Jika dilihat situasi yang ada saat ini, pers tampaknya sudah mengindahkan rambu rambu yang tidak tertulis tersebut. Hal ini dapat dilihat dari begitu gencarnya pers menyoroti pembangunan yang mereka anggap gagal. Pers saat ini bahkan lebih terang terangan memberitakan kepada masyarakat luas keburukan keburukan pemerintah.

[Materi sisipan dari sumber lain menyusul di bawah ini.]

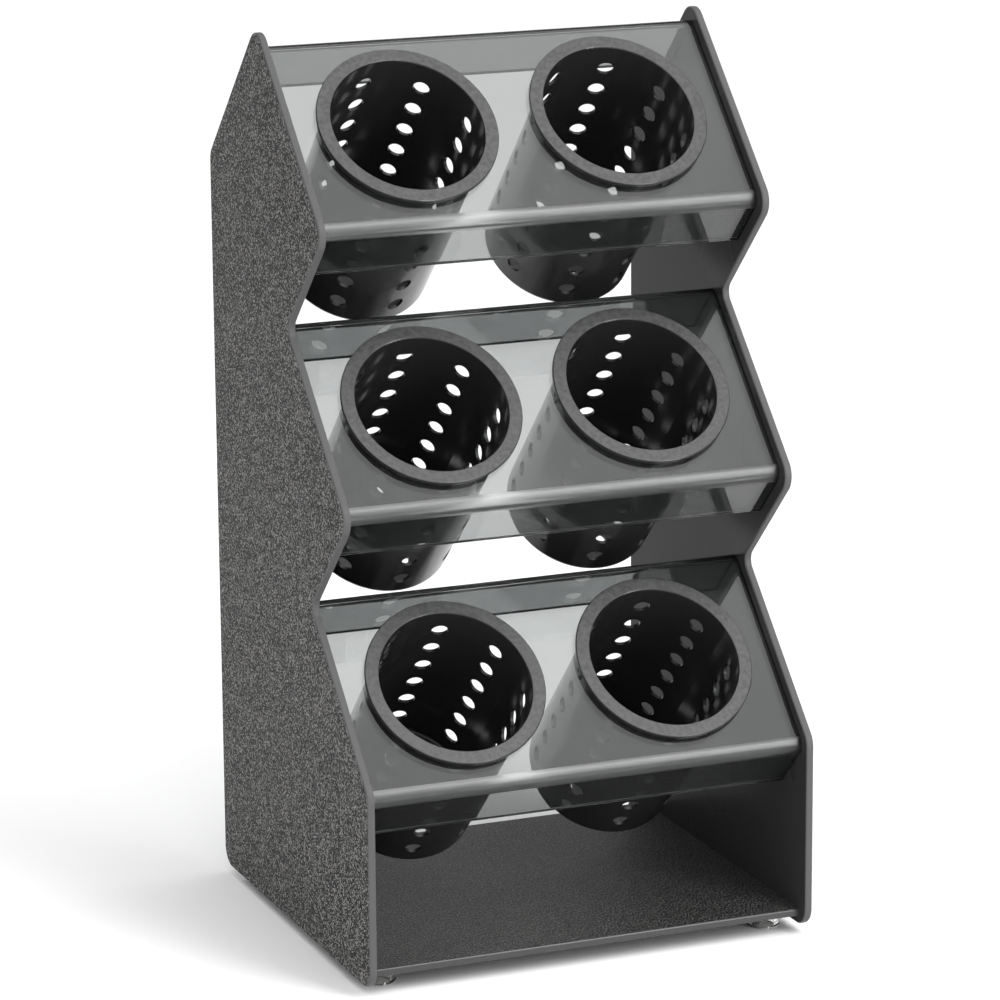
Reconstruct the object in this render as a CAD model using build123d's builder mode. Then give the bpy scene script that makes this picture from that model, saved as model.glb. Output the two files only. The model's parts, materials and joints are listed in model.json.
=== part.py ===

Menurut saya, jika dikaitkan dengan situasi saat ini, kita perlu merujuk kembali Teori Libertarian. Didalam teori ini kebenaran tidak lagi dianggap sebagai milik penguasa. Melainkan, hak mencari kebenaran adalah salah satu hak asasi manusia. Pers dianggap sebagai mitra dalam mencari kebenaran. Kebenaran bisa muncul dari hasil diskusi atau perdebatan antar argumen yang rasional. Dalam teori Libertarian, pers bukan instrumen pemerintah, melainkan sebuah alat untuk menyajikan bukti dan argumen-argumen yang akan menjadi landasan bagi orang banyak untuk mengawasi pemerintahan dan menentukan sikap terhadap kebijaksanaannya. Dengan demikian, pers seharusnya bebas dari pengawasan dan pengaruh pemerintah. Agar kebenaran bisa muncul, semua pendapat harus dapat kesempatan yang sama untuk didengar, harus ada pasar bebas pemikiran-pemikiran dan informasi. Baik kaum minoritas maupun mayoritas, kuat maupun lemah, harus dapat menggunakan pers.

Jadi menurut saya Pers di Indonesia tidak bergantung pada satu teori pers saja, tetapi dapat berubah sesuai dengan keadaan yang terjadi saat ini. Dimana Pers memegang peranan penting dalam arus informasi dan memiliki fungsi sebagai pendidik dengan informasi yang disorotinya. Tetapi semua itu kembali lagi kepada masyarakat dengan pola pikir seperti apa menanggapinya, dari sudut pandang yang bagaimana mereka memandangnya.